How and when to take plant cuttings

 

Taking plant cuttings is easy to do once you know how. It costs very little and you don’t need complicated equipment, just a bit of patience.

Taking cuttings allows you to produce several new plants from an existing one, which is very useful when you’re trying to make a garden on a shoestring budget. Cuttings are also a good way of propagating tender plants like pelargoniums and fuchsias.

This article covers two of the most common methods of taking cuttings: softwood and hardwood cuttings. As the names suggest, softwood cuttings are taken from soft, pliable young shoots early in the year, whereas hardwood cuttings are taken from riper, woody shoots at the end of each growing season.

Softwood cuttings need more attention than hardwood but are quicker to root and start growing. Hardwood cuttings can take up to a year to develop good roots but need very little care during this time apart from occasional watering.

Essential equipment

How and when to take cuttings

You will need:

For softwood cuttings, you will also need:

  • Dibber or pencil
  • 9cm pots
  • Heated propagator or plastic bags to cover cuttings
  • Multipurpose compost with 30% sharp sand added

When to take cuttings

The best time to take softwood cuttings is from mid-spring to early summer. Hardwood cuttings are taken later in the year, from mid-autumn to mid-winter.


How to take softwood cuttings

  1. Before you take a plant cutting, fill your pots with compost and water them so that they are ready for the cuttings.
  2. Take cuttings early in the day when the plants’ stems are full of water. Place cuttings in a plastic bag to stop them drying out and pot them up as soon as possible.
  3. When taking a cutting, choose a strong side shoot with no flowers, and cut a piece between 5-10cm (2-4in) long, cutting just below a leaf joint.
  4. Remove all leaves from the lower half of the cutting and pinch off the growing tip.
  5. Dip the bottom end of the cutting in hormone rooting powder. This helps the cutting to produce roots and reduces the risk of bacterial infection.
  6. Using the dibber or a pencil, make a hole in the centre of the compost and insert the cutting so that the lowest pair of leaves is just above the soil surface. Firm the compost around the cutting.
  7. Once all cuttings have been potted up, label the pots and either place in a propagator with a bottom heat of 18-24ºC (64-75ºF) or cover each pot with a clear plastic bag and place somewhere with bright but indirect light. Open the propagator vents daily or remove the plastic bags for 10 minutes twice a week for ventilation.
  8. Water regularly to keep the compost moist. The cuttings can take between six and 10 weeks to root. Check for signs of the roots appearing through the pots’ drainage holes.
  9. Once the cuttings have rooted, harden them off for two weeks by placing the pots outside during the day and bringing them in at night.
  10. When the cuttings have been hardened off, replant them into larger pots and grow them on until they are big enough to plant out.

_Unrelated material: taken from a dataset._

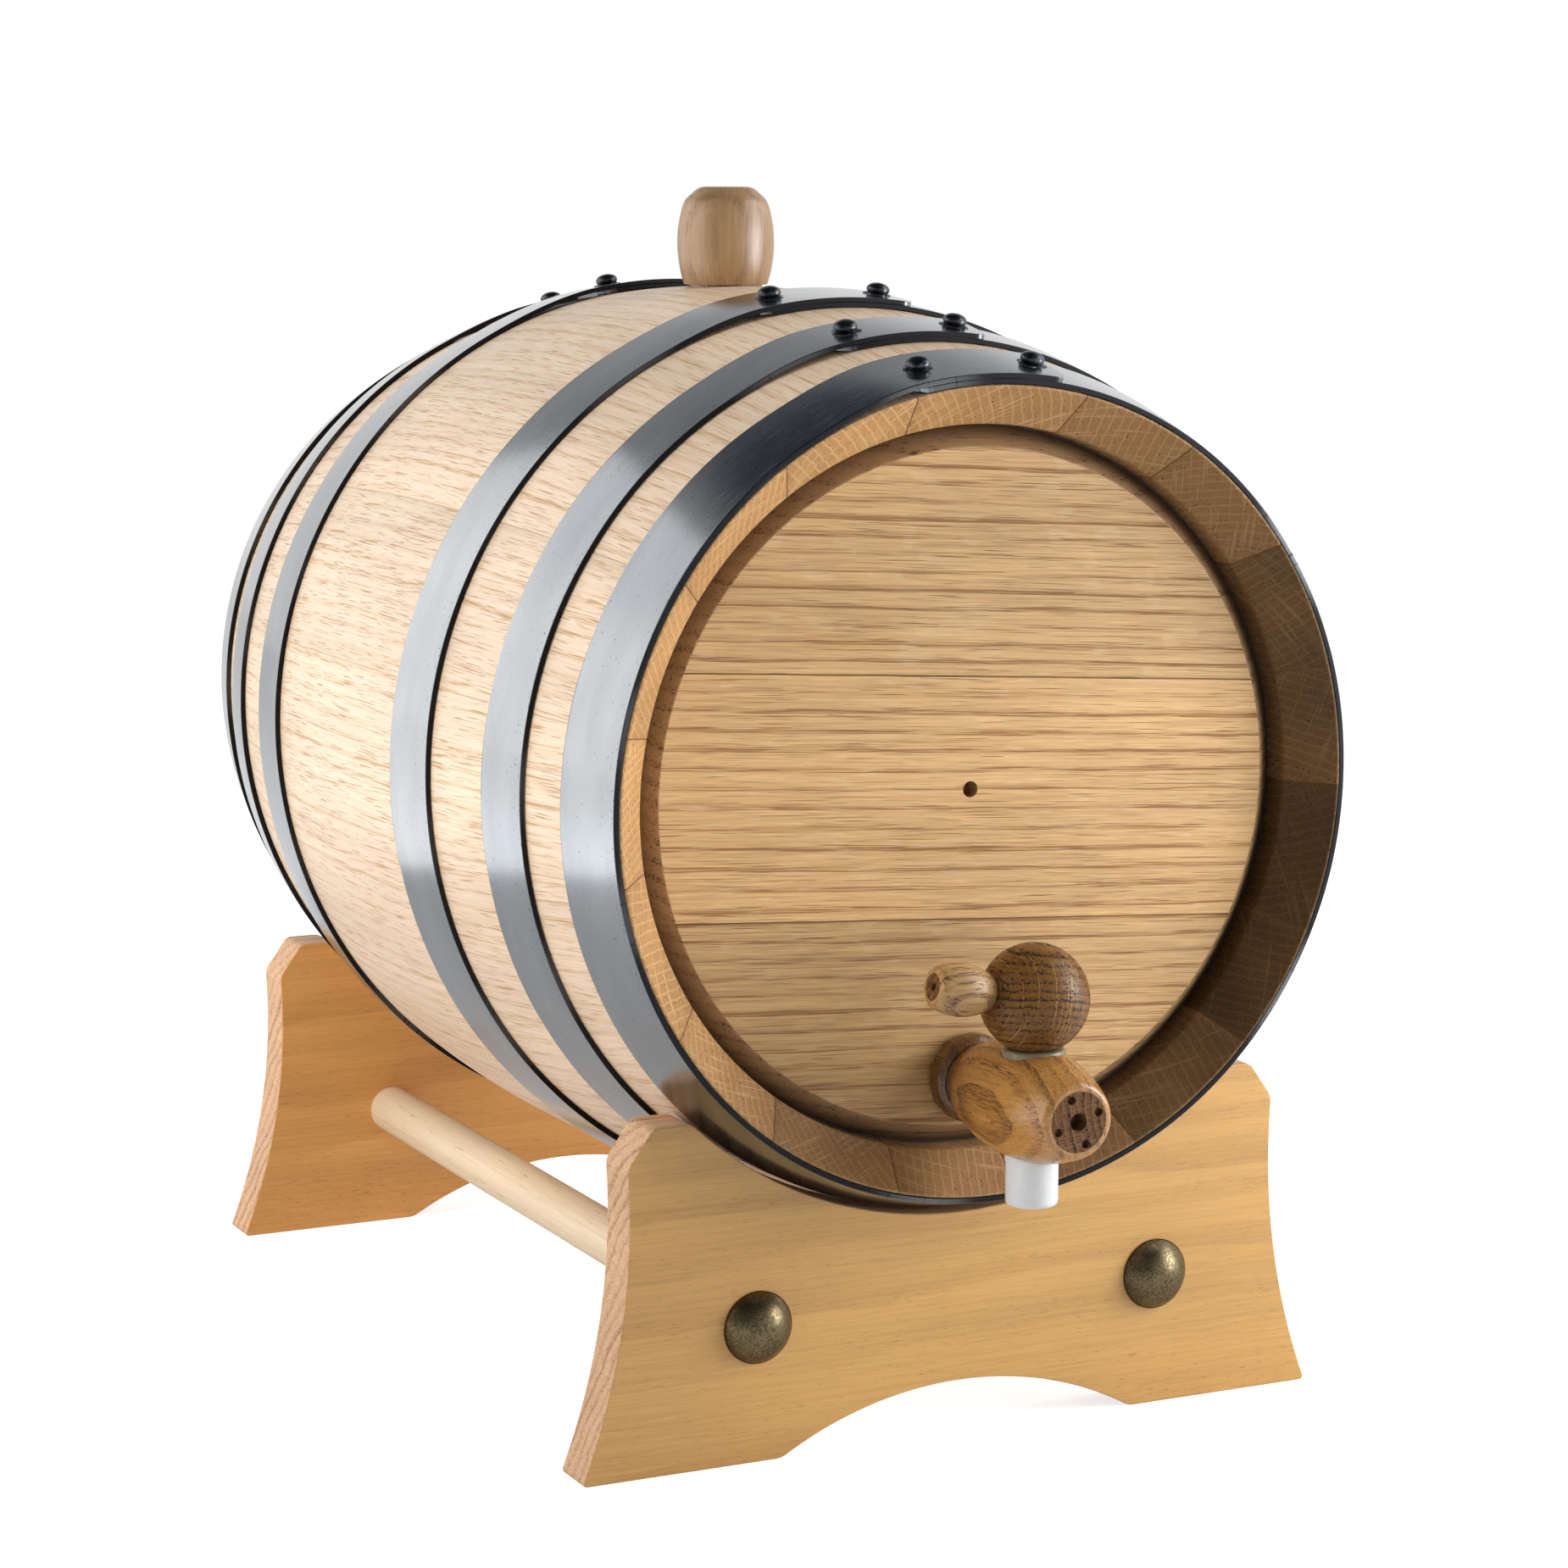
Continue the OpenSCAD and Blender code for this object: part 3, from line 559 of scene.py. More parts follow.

How to take hardwood cuttings

  1. Take hardwood cuttings in autumn after the plants have dropped their leaves and are dormant. Don’t take cuttings in frosty weather.
  2. If you are planning to take several cuttings, prepare a narrow trench for them outside in a sheltered spot. The cuttings will stay in this for most of the following year. To ensure good drainage, put a layer of sand in the base of the trench, then backfill the trench with soil mixed with compost. If you only need a few cuttings, or don’t have space for a trench, you can use pots filled with a 50/50 mix of multipurpose compost and grit.
  3. To take a plant cutting, choose a strong, pencil-thick woody shoot that has grown in the current year and cut it off close to the base of the shoot.
  4. Remove the tip of the shoot and cut it into lengths 15-30 cm (6-12in) long. Cut just above a bud at the top of each length, using a sloping cut. This sheds rainfall from the cutting and is also a useful reminder of which end of the cutting is which.
  5. Cut just below a bud at the bottom of each cutting, using a straight cut.
  6. Dip the lower end of each cutting in hormone rooting powder.
  7. Insert the lower ends of the cuttings into the trench or pots so that one-third of each cutting remains above the soil surface. Space cuttings 15cm (6in) apart in trenches.
  8. Leave the cuttings in the trench or pots until the following autumn. Water in dry periods so that the compost doesn’t dry out.
  9. Once the cuttings have rooted, they can be replanted in their final positions.

What are the best plants to take cuttings from?

Once you know how to take a cutting from a plant, there are plenty of suitable plants to choose from. Softwood cuttings are ideal for many tender plants like pelargoniums, petunias, verbena, argyranthemums and osteospermums. You can also take softwood cuttings from many deciduous shrubs, including lavender, rosemary, forsythia, fuchsias, hydrangeas, lavatera and buddleja.

Hardwood cuttings work well for most deciduous shrubs and roses, as well as climbers like honeysuckle and grape vines, and fruit bushes such as blackcurrants, redcurrants, gooseberries and figs.

Taking plant cuttings is an easy and enjoyable way to increase the number of plants in your garden. Why not try it yourself?